After comparison, if the face distance is checked with the saved names. If the face distance is more than 60% then the name will be displayed. The name is also sent to the def(markAttendance) function, where the name is checked and saved.
To give visual feedback, we show the bounding box in front of the face. We do it using the cv2.rectangle, which creates a bounding box around the face. Here we can select the font for the text and color of the bounding box. The snippet thus helps us to make our code look polished since it’s the only point of contact between the user and the program.

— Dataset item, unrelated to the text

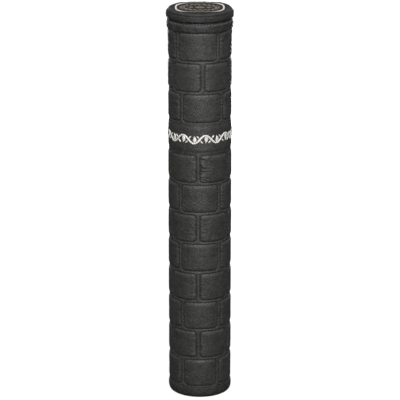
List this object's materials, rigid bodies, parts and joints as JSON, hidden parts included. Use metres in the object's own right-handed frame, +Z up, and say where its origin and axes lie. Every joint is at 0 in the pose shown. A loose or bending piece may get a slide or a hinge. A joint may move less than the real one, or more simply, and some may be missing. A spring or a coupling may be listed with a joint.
{
  "type": "scroll case",
  "caption": "Tall round scroll case: a stiff lined tube in quilted black leather, with a padded lid that zips shut and folds back on a leather patch.",
  "frame": {"origin": "centre of the underside, on the surface that the case stands on", "axes": "+Z up along the tube, towards the lid; the front with the ornament faces -Y, and the lid's hinge patch is at +Y"},
  "size_m": [0.0794, 0.0809, 0.4787],
  "materials": {
    "leather": "pebbled, semi-matt",
    "board": "matt",
    "padding": "felted wadding",
    "lining": "matt woven",
    "silver_thread": "satin stitch",
    "zip_tape": "twill tape",
    "zip_coil": "satin",
    "zip_metal": "gunmetal",
    "plaque_dark": "darkened relief",
    "plaque_bright": "polished"
  },
  "bodies": {
    "case": {"core_tube": "board", "base_board": "board", "tube_lining": "lining", "base_lining": "lining", "core_padding": "padding", "base_leather": "leather", "foot_band": "leather", "lower_quilted_panel": "leather", "ornament_panel": "leather", "upper_quilted_panel": "leather", "ornament_embroidery": "silver_thread", "collar_band": "leather", "zip_tape_case": "zip_tape", "zip_coil_case": "zip_coil", "zip_stop_right": "zip_metal", "zip_stop_left": "zip_metal", "hinge_patch": "leather"},
    "lid": {"lid_lining": "lining", "lid_board": "board", "lid_padding": "padding", "lid_side_band": "leather", "lid_top_leather": "leather", "zip_tape_lid": "zip_tape", "zip_coil_lid": "zip_coil", "plaque_rim": "plaque_bright", "plaque_plate": "plaque_dark"},
    "slider": {"zip_slider": "zip_metal"},
    "pull": {"zip_pull": "zip_metal"}
  },
  "joints": [
    {"name": "lid_hinge", "type": "hinge", "parent": "case", "child": "lid", "pos_m": [0, 0.0407, 0.46769], "axis": [-1, 0, 0], "range_deg": [0, 175], "deforming": ["hinge_patch"]},
    {"name": "slider_travel", "type": "hinge", "parent": "case", "child": "slider", "pos_m": [0, 0, 0.46769], "axis": [0, 0, 1], "range_deg": [-260, 0]},
    {"name": "pull_swing", "type": "hinge", "parent": "slider", "child": "pull", "pos_m": [0.03271, 0.02745, 0.46769], "axis": [0.6428, -0.766, 0], "range_deg": [-5, 172]}
  ]
}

The project was tested to see if there any flaws in the system. A lot of times the flaws are only realized when confronted with the during the end user testing scenario. Luckily the flaws were taken into consideration during before the actual testing. So there weren’t much technical issues. The main issues being the hardware of the computer. The data was shared and matched with manually logged data.
The project was definitely among my most exciting projects. It was the first time I ever learned a programming language and simultaneously started working on this project. I had a fair share of challenges comprehending the jargon of an esoteric language. But I can now say that this project helped me build a solid foundation which I will surely improve on. But I am happy I can successfully deliver the project as planned.
If I didn’t have a time crunch, I would have worked to find a method of saving the encodings in the place of generating encodings every time. This trick would reduce the processing time. The next thing is automatically starting and stopping the program. I tried it using task scheduler for shutdown and boot RTC settings, but it didn’t work out for the system installed.
I am facing an issue if the number of faces reaches beyond a limit. So solving these minor issues will surely add value to the project.